Air Products expects fiscal 2017 adjusted EPS of $6.00 to $6.25, which at midpoint, represents an increase of nine percent over last year. This includes an expected full-year adjusted tax rate of approximately 23 percent. For the fiscal 2017 second quarter, Air Products expects adjusted EPS from continuing operations of $1.30 to $1.40.
The capital expenditure forecast for fiscal year 2017 is approximately $1 billion on a GAAP and non-GAAP basis.
Access the Q1 earnings teleconference scheduled for 10:00 a.m. Eastern Time on January 27 by calling (719) 325-2353 and entering passcode 4746543, or access the Event Details page on Air Products’ Investor Relations web site.
Update on non-binding proposed transaction with Yingde Gases Group Company Limited ("Yingde")
As previously announced on January 8th and January 20th, Air Products has submitted to the board of directors of Yingde a preliminary, non-binding indication of interest to acquire all of the outstanding shares of Yingde, a Hong Kong listed company and a major industrial gas company in China. Air Products seeks to engage in a friendly transaction, which Air Products believes would be strategically and financially compelling for employees, customers and shareholders of both companies. Air Products currently has about $1 billion of sales and more than 2,500 people employed in its successful China business.
At this time, no agreement between Air Products and Yingde has been reached with respect to the proposal, and there cannot be any assurance that such an agreement will be reached or, if such an agreement is reached, that a transaction will be completed.
About Air Products
Air Products (NYSE:APD) is a world-leading Industrial Gases company in operation for over 75 years. The Company’s core industrial gases business provides atmospheric and process gases and related equipment to manufacturing markets, including refining and petrochemical, metals, electronics, and food and beverage. Air Products is also the world’s leading supplier of liquefied natural gas process technology and equipment.

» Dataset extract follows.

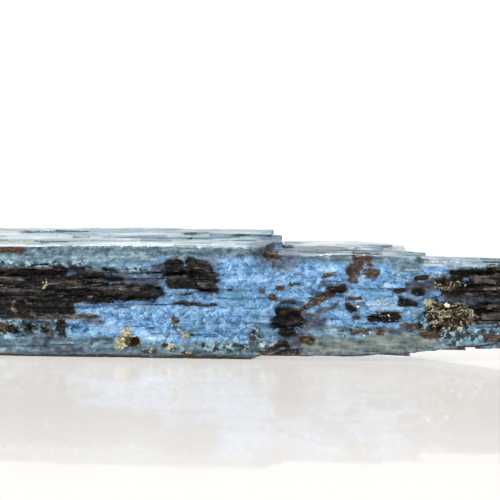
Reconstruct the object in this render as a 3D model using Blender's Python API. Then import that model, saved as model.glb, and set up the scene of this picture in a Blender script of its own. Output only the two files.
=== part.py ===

The Company had fiscal 2016 sales of $7.5 billion from continuing operations in 50 countries and has a current market capitalization of approximately $30 billion. Approximately 16,000 employees are making Air Products the world’s safest and best performing industrial gases company, providing sustainable offerings and excellent service to all customers. For more information, visit www.airproducts.com.
NOTE: This report contains “forward-looking statements” within the safe harbor provisions of the Private Securities Litigation Reform Act of 1995, including statements about earnings guidance and business outlook. These forward-looking statements are based on management’s reasonable expectations and assumptions as of the date this report is filed. Actual performance and financial results may differ materially from projections and estimates expressed in the forward-looking statements because of many factors not anticipated by management, including, without limitation, global or regional economic conditions (including, as to the United Kingdom and Europe, the impact of the recent “Brexit” referendum) and supply and demand dynamics in market segments into which the Company sells; the inability to eliminate stranded costs previously allocated to the Company’s Electronic Materials and Performance Materials divisions which have been divested and other unexpected impacts of the divestitures; significant fluctuations in interest rates and foreign currencies from that currently anticipated; future financial and operating performance of major customers; unanticipated contract terminations or customer cancellations or postponement of projects and sales; our ability to execute projects involving new geographies, technologies or applications; asset impairments due to economic conditions or specific events; the impact of price fluctuations in natural gas and disruptions in markets and the economy due to oil price volatility; costs and outcomes of litigation or regulatory investigations; the success of productivity and operational improvement programs; the timing, impact, and other uncertainties of future acquisitions or divestitures, including reputational impacts; political risks, including the risks of unanticipated government actions; acts of war or terrorism; the impact of changes in environmental, tax or other legislation and regulatory activities in jurisdictions in which the Company and its affiliates operate; and other risk factors described in the Company’s Form 10-K for its fiscal year ended September 30, 2016. The Company disclaims any obligation or undertaking to disseminate any updates or revisions to any forward-looking statements contained in this report to reflect any change in the Company’s assumptions, beliefs or expectations or any change in events, conditions, or circumstances upon which any such forward-looking statements are based.